-- BEGIN --

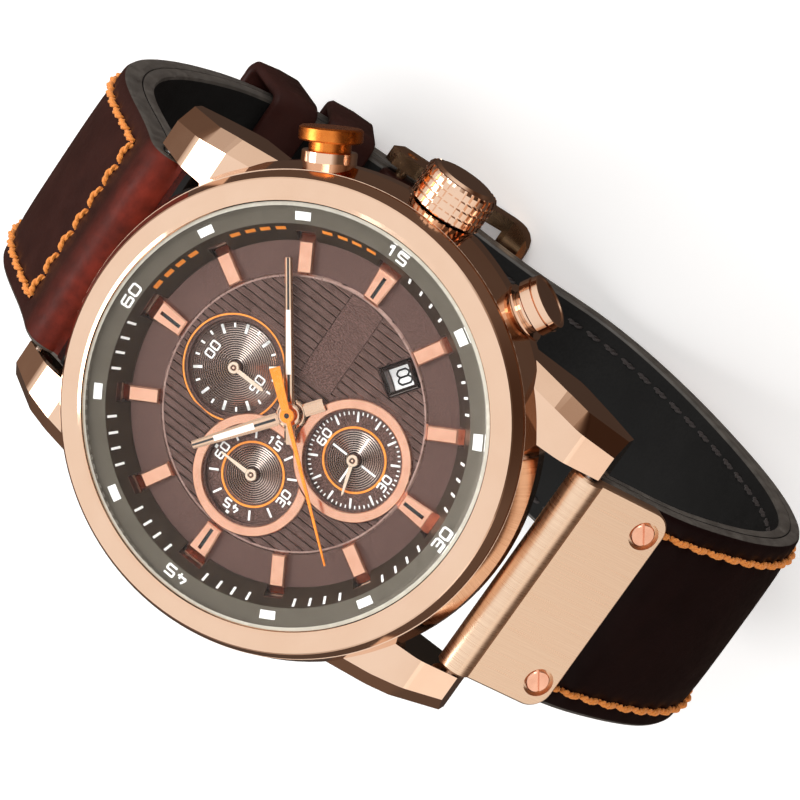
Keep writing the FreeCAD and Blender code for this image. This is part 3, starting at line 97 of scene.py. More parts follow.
def turned(x, y, clock, centre=(0.0, 0.0)):
    """A point drawn for 12 o'clock, turned clockwise about a centre."""
    a = math.radians(clock)
    return (centre[0] + x * math.cos(a) + y * math.sin(a), centre[1] - x * math.sin(a) + y * math.cos(a))


def bar(half, start, end, end_half=None):
    """The outline of a straight bar between two heights. It tapers to end_half if that is given."""
    far = half if end_half is None else end_half
    return [(-half, start), (half, start), (far, end), (-far, end)]


def round_section(middle, side, up, radius, sides):
    """Corners round a point, in the plane of two unit directions."""
    turns = [2 * math.pi * k / sides for k in range(sides)]
    return [middle + (side * math.cos(t) + up * math.sin(t)) * radius for t in turns]


class Shape:
    """Corners in millimetres and faces, gathered part by part. A face's kind picks its material."""

    def __init__(self):
        self.points = []
        self.faces = []
        self.kinds = []

    def add(self, points, faces, kinds=0):
        first = len(self.points)
        self.points += [tuple(p) for p in points]
        self.faces += [tuple(first + i for i in face) for face in faces]
        self.kinds += [kinds] * len(faces) if isinstance(kinds, int) else list(kinds)

    def sweep(self, loops, closed=False, kinds=0, caps=True):
        """A skin over loops of corners, one after another. kinds is one number, or one for each side."""
        size, count = len(loops[0]), len(loops)
        sides = [kinds] * size if isinstance(kinds, int) else list(kinds)
        faces, face_kinds = [], []
        for i in range(count if closed else count - 1):
            near, far = i * size, (i + 1) % count * size
            for k in range(size):
                n = (k + 1) % size
                faces.append((near + k, near + n, far + n, far + k))
                face_kinds.append(sides[k])
        if caps and not closed:
            faces.append(tuple(reversed(range(size))))
            faces.append(tuple(range((count - 1) * size, count * size)))
            face_kinds += [sides[0], sides[0]]
        self.add([p for loop in loops for p in loop], faces, face_kinds)

    def prism(self, outline, low, high, kind=0, place=None):
        """A flat outline between two heights. place moves each corner, given as x, y and z."""
        loops = [[(x, y, z) for x, y in outline] for z in (low, high)]
        if place:
            loops = [[place(*p) for p in loop] for loop in loops]
        self.sweep(loops, kinds=kind)

    def ribbon(self, line, wide, low, high, kind=0, place=None):
        """A line of even width with mitred corners, between two heights."""
        closed = line[0] == line[-1]
        spots = line[:-1] if closed else line
        count = len(spots)
        loops = []
        for i, (x, y) in enumerate(spots):
            before = Vector(spots[i]) - Vector(spots[i - 1]) if closed or i else None
            after = Vector(spots[(i + 1) % count]) - Vector(spots[i]) if closed or i < count - 1 else None
            before = (before or after).normalized()
            after = (after or before).normalized()
            across = Vector((-(before + after).y, (before + after).x)).normalized()
            across *= wide / 2 / max(0.35, across.dot(Vector((-after.y, after.x))))
            left, right = (x + across.x, y + across.y), (x - across.x, y - across.y)
            loop = [(*right, low), (*left, low), (*left, high), (*right, high)]
            loops.append([place(*p) for p in loop] if place else loop)
        self.sweep(loops, closed=closed, kinds=kind)

    def lathe(self, outline, centre=(0.0, 0.0), steps=96, kind=0):
        """A closed outline of (radius, height) turned about an upright axis."""
        loops = []
        for i in range(steps):
            a = 2 * math.pi * i / steps
            x, y = math.cos(a), math.sin(a)
            loops.append([(centre[0] + r * x, centre[1] + r * y, z) for r, z in outline])
        self.sweep(loops, closed=True, kinds=kind)

    def disc(self, centre, radius, low, high, steps=24, kind=0, place=None):
        turns = [2 * math.pi * i / steps for i in range(steps)]
        outline = [(centre[0] + radius * math.cos(a), centre[1] + radius * math.sin(a)) for a in turns]
        self.prism(outline, low, high, kind, place)


def mesh_of(shape, name):
    """A shape's mesh in metres, with the faces of every closed skin turned outward."""
    mesh = bpy.data.meshes.new(name)
    mesh.from_pydata([Vector(p) * MM for p in shape.points], [], shape.faces)
    made = bmesh.new()
    made.from_mesh(mesh)
    bmesh.ops.recalc_face_normals(made, faces=made.faces)
    made.to_mesh(mesh)
    made.free()
    return mesh


def smooth(mesh, crease):
    """Shade a mesh smooth, except over edges that turn by more than crease degrees."""
    mesh.shade_smooth()
    mesh.set_sharp_from_angle(angle=math.radians(crease))


def new_object(name, data):
    made = bpy.data.objects.new(name, data)
    bpy.context.scene.collection.objects.link(made)
    return made


def piece(shape, name, body, looks, replaces=(), crease=30.0, bevel=0.0):
    """Make an object from a shape with its materials, ride it on a CAD body and hide the CAD nodes it
    replaces.
    """
    mesh = mesh_of(shape, name)
    for look in looks if isinstance(looks, (list, tuple)) else [looks]:
        mesh.materials.append(look)
    mesh.polygons.foreach_set("material_index", shape.kinds)
    smooth(mesh, crease)
    made = new_object(name, mesh)
    if bevel:
        rounding = made.modifiers.new("edge_rounding", "BEVEL")
        rounding.width = bevel * MM
        rounding.segments = 2
        rounding.limit_method = "ANGLE"
        rounding.angle_limit = math.radians(40)
        rounding.harden_normals = True
    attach(made, body)
    if replaces:
        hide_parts(*replaces)
    return made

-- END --

(EXERCISE GOAL)
Quote each line of the data above exactly as written.

(COMPLETE RESPONSE)
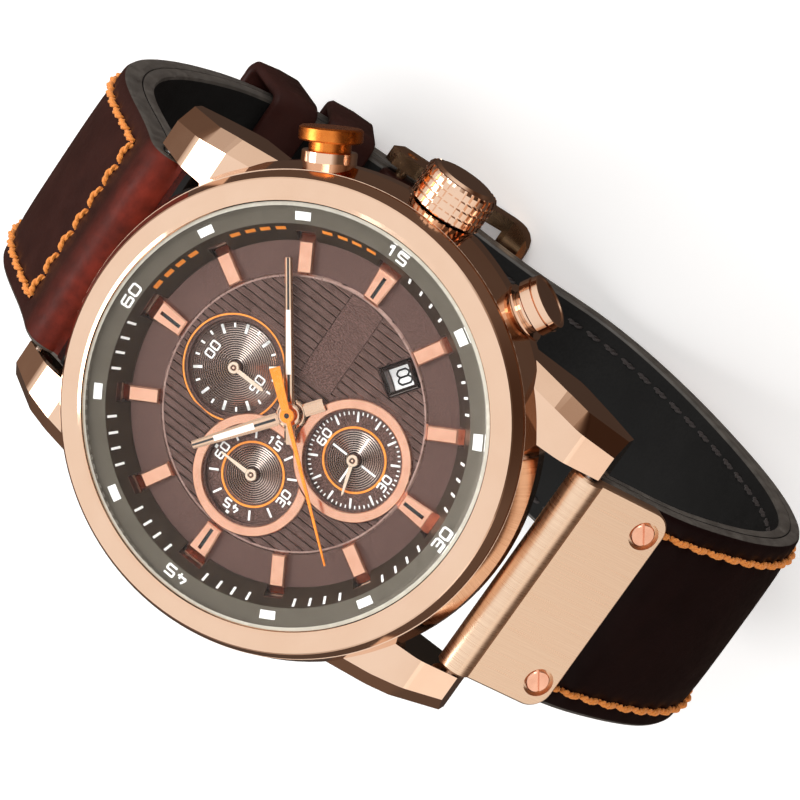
Keep writing the FreeCAD and Blender code for this image. This is part 3, starting at line 97 of scene.py. More parts follow.
def turned(x, y, clock, centre=(0.0, 0.0)):
    """A point drawn for 12 o'clock, turned clockwise about a centre."""
    a = math.radians(clock)
    return (centre[0] + x * math.cos(a) + y * math.sin(a), centre[1] - x * math.sin(a) + y * math.cos(a))


def bar(half, start, end, end_half=None):
    """The outline of a straight bar between two heights. It tapers to end_half if that is given."""
    far = half if end_half is None else end_half
    return [(-half, start), (half, start), (far, end), (-far, end)]


def round_section(middle, side, up, radius, sides):
    """Corners round a point, in the plane of two unit directions."""
    turns = [2 * math.pi * k / sides for k in range(sides)]
    return [middle + (side * math.cos(t) + up * math.sin(t)) * radius for t in turns]


class Shape:
    """Corners in millimetres and faces, gathered part by part. A face's kind picks its material."""

    def __init__(self):
        self.points = []
        self.faces = []
        self.kinds = []

    def add(self, points, faces, kinds=0):
        first = len(self.points)
        self.points += [tuple(p) for p in points]
        self.faces += [tuple(first + i for i in face) for face in faces]
        self.kinds += [kinds] * len(faces) if isinstance(kinds, int) else list(kinds)

    def sweep(self, loops, closed=False, kinds=0, caps=True):
        """A skin over loops of corners, one after another. kinds is one number, or one for each side."""
        size, count = len(loops[0]), len(loops)
        sides = [kinds] * size if isinstance(kinds, int) else list(kinds)
        faces, face_kinds = [], []
        for i in range(count if closed else count - 1):
            near, far = i * size, (i + 1) % count * size
            for k in range(size):
                n = (k + 1) % size
                faces.append((near + k, near + n, far + n, far + k))
                face_kinds.append(sides[k])
        if caps and not closed:
            faces.append(tuple(reversed(range(size))))
            faces.append(tuple(range((count - 1) * size, count * size)))
            face_kinds += [sides[0], sides[0]]
        self.add([p for loop in loops for p in loop], faces, face_kinds)

    def prism(self, outline, low, high, kind=0, place=None):
        """A flat outline between two heights. place moves each corner, given as x, y and z."""
        loops = [[(x, y, z) for x, y in outline] for z in (low, high)]
        if place:
            loops = [[place(*p) for p in loop] for loop in loops]
        self.sweep(loops, kinds=kind)

    def ribbon(self, line, wide, low, high, kind=0, place=None):
        """A line of even width with mitred corners, between two heights."""
        closed = line[0] == line[-1]
        spots = line[:-1] if closed else line
        count = len(spots)
        loops = []
        for i, (x, y) in enumerate(spots):
            before = Vector(spots[i]) - Vector(spots[i - 1]) if closed or i else None
            after = Vector(spots[(i + 1) % count]) - Vector(spots[i]) if closed or i < count - 1 else None
            before = (before or after).normalized()
            after = (after or before).normalized()
            across = Vector((-(before + after).y, (before + after).x)).normalized()
            across *= wide / 2 / max(0.35, across.dot(Vector((-after.y, after.x))))
            left, right = (x + across.x, y + across.y), (x - across.x, y - across.y)
            loop = [(*right, low), (*left, low), (*left, high), (*right, high)]
            loops.append([place(*p) for p in loop] if place else loop)
        self.sweep(loops, closed=closed, kinds=kind)

    def lathe(self, outline, centre=(0.0, 0.0), steps=96, kind=0):
        """A closed outline of (radius, height) turned about an upright axis."""
        loops = []
        for i in range(steps):
            a = 2 * math.pi * i / steps
            x, y = math.cos(a), math.sin(a)
            loops.append([(centre[0] + r * x, centre[1] + r * y, z) for r, z in outline])
        self.sweep(loops, closed=True, kinds=kind)

    def disc(self, centre, radius, low, high, steps=24, kind=0, place=None):
        turns = [2 * math.pi * i / steps for i in range(steps)]
        outline = [(centre[0] + radius * math.cos(a), centre[1] + radius * math.sin(a)) for a in turns]
        self.prism(outline, low, high, kind, place)


def mesh_of(shape, name):
    """A shape's mesh in metres, with the faces of every closed skin turned outward."""
    mesh = bpy.data.meshes.new(name)
    mesh.from_pydata([Vector(p) * MM for p in shape.points], [], shape.faces)
    made = bmesh.new()
    made.from_mesh(mesh)
    bmesh.ops.recalc_face_normals(made, faces=made.faces)
    made.to_mesh(mesh)
    made.free()
    return mesh


def smooth(mesh, crease):
    """Shade a mesh smooth, except over edges that turn by more than crease degrees."""
    mesh.shade_smooth()
    mesh.set_sharp_from_angle(angle=math.radians(crease))


def new_object(name, data):
    made = bpy.data.objects.new(name, data)
    bpy.context.scene.collection.objects.link(made)
    return made


def piece(shape, name, body, looks, replaces=(), crease=30.0, bevel=0.0):
    """Make an object from a shape with its materials, ride it on a CAD body and hide the CAD nodes it
    replaces.
    """
    mesh = mesh_of(shape, name)
    for look in looks if isinstance(looks, (list, tuple)) else [looks]:
        mesh.materials.append(look)
    mesh.polygons.foreach_set("material_index", shape.kinds)
    smooth(mesh, crease)
    made = new_object(name, mesh)
    if bevel:
        rounding = made.modifiers.new("edge_rounding", "BEVEL")
        rounding.width = bevel * MM
        rounding.segments = 2
        rounding.limit_method = "ANGLE"
        rounding.angle_limit = math.radians(40)
        rounding.harden_normals = True
    attach(made, body)
    if replaces:
        hide_parts(*replaces)
    return made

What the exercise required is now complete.